After that initial action the 5th Battalion remained in Divisional Reserve until the 17th April with no recorded casualties. We therefore cannot be certain as to the exact circumstances of John Richard’s death except that he was certainly lost in the German advance and was most likely injured and taken prisoner very soon after his arrival in that sector.
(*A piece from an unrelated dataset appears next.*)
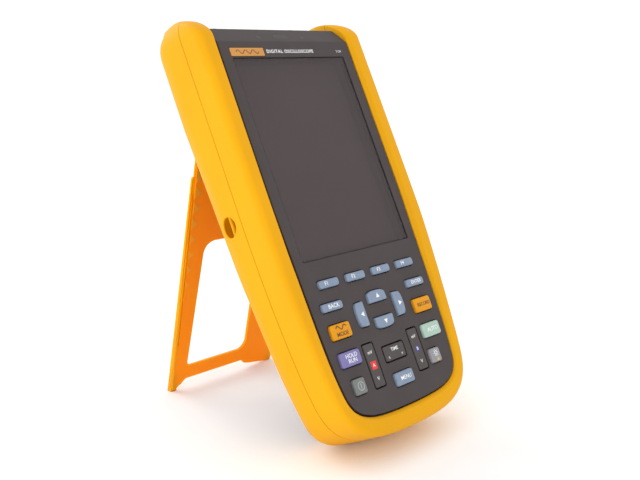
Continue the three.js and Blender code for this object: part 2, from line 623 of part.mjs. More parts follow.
const doorScrew = makeScrew([0, DOOR_SCREW.v], DOOR_SCREW.head, DOOR_SCREW.shaft, 4.6);
add('battery_door_screw', doorScrew, COLOUR.steel, 0.4, 0.9);

for (const [name, side, color] of [['a', -1, COLOUR.red], ['b', 1, COLOUR.grey]]) {
  add(`input_${name}_shroud`, makeShroud(side * JACK_PITCH), color, 0.5);
  add(`input_${name}_socket`, makeSocket(side * JACK_PITCH), COLOUR.steel, 0.3, 1);
}
add('com_jack', makeComJack(), COLOUR.black, 0.5);
add('dc_inlet', makeDcInlet(), COLOUR.black, 0.5);
add('optical_port', portBox(0, 10, PORT.depth), COLOUR.black, 0.2);

for (const [name, side] of [['left', -1], ['right', 1]]) {
  const centre = [side * (HALF_WIDTH - STRAP.inset), 0, STRAP.n];
  const bar = rod('v', STRAP.bar, STRAP.v - STRAP.reach, STRAP.v + STRAP.reach, centre, 12);
  add(`strap_bar_${name}`, bar, COLOUR.yellow, 0.6);
}
CASE_SCREWS.forEach((at, k) => {
  add(`case_screw_${k + 1}`, makeScrew(at, 3.4, 1.6, 6), COLOUR.steel, 0.4, 0.9);
});

const hingePin = rod('u', PIN_RADIUS, -BARREL_HALF, BARREL_HALF, [0, HINGE.v, HINGE.n], 12);
add('stand_hinge_pin', hingePin, COLOUR.steel, 0.3, 1);
add('tilt_stand', makeTiltStand(standPivot.matrix.clone().invert()), COLOUR.orange, 0.55, 0, standPivot);

for (const key of KEYS) add(key.name, makeKey(key), key.colour, 0.55);
for (const rocker of ROCKERS) add(rocker.name, makeRocker(rocker), COLOUR.rocker, 0.6);

// The part's origin is the middle of its box on the surface that it stands on.
const scope = new THREE.Group();
scope.add(device);
scope.updateMatrixWorld(true);
const extent = new THREE.Box3().setFromObject(scope, true);
const middle = extent.getCenter(new THREE.Vector3());
device.position.set(-middle.x, -middle.y, -extent.min.z);
scope.updateMatrixWorld(true);

export default scope;
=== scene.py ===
"""Looks of the handheld oscilloscope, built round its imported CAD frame. Blender 4.5, metres, +Z up.

Shapes are drawn in device millimetres, as the CAD is: u across, v along the length, n out of the fascia.
"""

import json
import math

import bmesh
import bpy
from mathutils import Matrix, Vector


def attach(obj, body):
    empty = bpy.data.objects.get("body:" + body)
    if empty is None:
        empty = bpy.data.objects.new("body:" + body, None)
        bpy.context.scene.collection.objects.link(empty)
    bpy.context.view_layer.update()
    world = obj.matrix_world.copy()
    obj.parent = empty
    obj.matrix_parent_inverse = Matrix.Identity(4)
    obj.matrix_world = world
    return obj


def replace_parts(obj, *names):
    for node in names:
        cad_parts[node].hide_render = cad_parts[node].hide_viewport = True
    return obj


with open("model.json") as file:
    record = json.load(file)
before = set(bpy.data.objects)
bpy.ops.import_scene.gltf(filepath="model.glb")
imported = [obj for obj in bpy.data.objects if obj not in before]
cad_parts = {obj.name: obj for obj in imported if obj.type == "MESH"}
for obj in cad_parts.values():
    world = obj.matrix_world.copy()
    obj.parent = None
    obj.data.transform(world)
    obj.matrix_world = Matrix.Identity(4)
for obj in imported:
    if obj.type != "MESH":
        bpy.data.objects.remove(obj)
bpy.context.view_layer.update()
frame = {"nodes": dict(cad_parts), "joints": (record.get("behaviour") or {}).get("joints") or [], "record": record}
nodes = frame["nodes"]
joints = {joint["name"]: joint for joint in frame["joints"]}
scene = bpy.context.scene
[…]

The Commonwealth War Graves Commission Pont Du Hem Cemetery is adjacent to what is now the busy D947 between La Bassee and Estaires. The Battle of Lys was fought along the line of that route. The proposed memorial stone described above is not inscribed ‘to the memory’ of ‘British Soldiers who died as Prisoner’s of War’. Instead it records the cemeteries from which the bodies of men were moved from for reburial at the Pont Du Hem cemetery. The proposed plaques listing the names of the missing are still identified on the original cemetery plan. Where they would have stood against the western boundary wall stand the headstones of those men who were thought to have been lost but were subsequently found. John Richard Robinson has one of those headstones close by the memorial stone, protected by the cemeteries western boundary wall
The Pont Du Hem Cemetery is not large. There are many similar cemeteries in this region of France. Against all odds two men from Bottesford lie together in the same cemetery. John Richard Robinson’s grave is close to that of Montagu Vincent-Jackson. Lieutenant Vincent-Jackson lost his life further south near Bethune two years earlier on 4th February 1916 serving with the 11th Battalion, The Sherwood Foresters. Montagu’s parents sadly died before they could have known the details of where their son was buried. We can never know whether John Richard’s family would have gained any solace from knowing that in his final resting place he is not alone.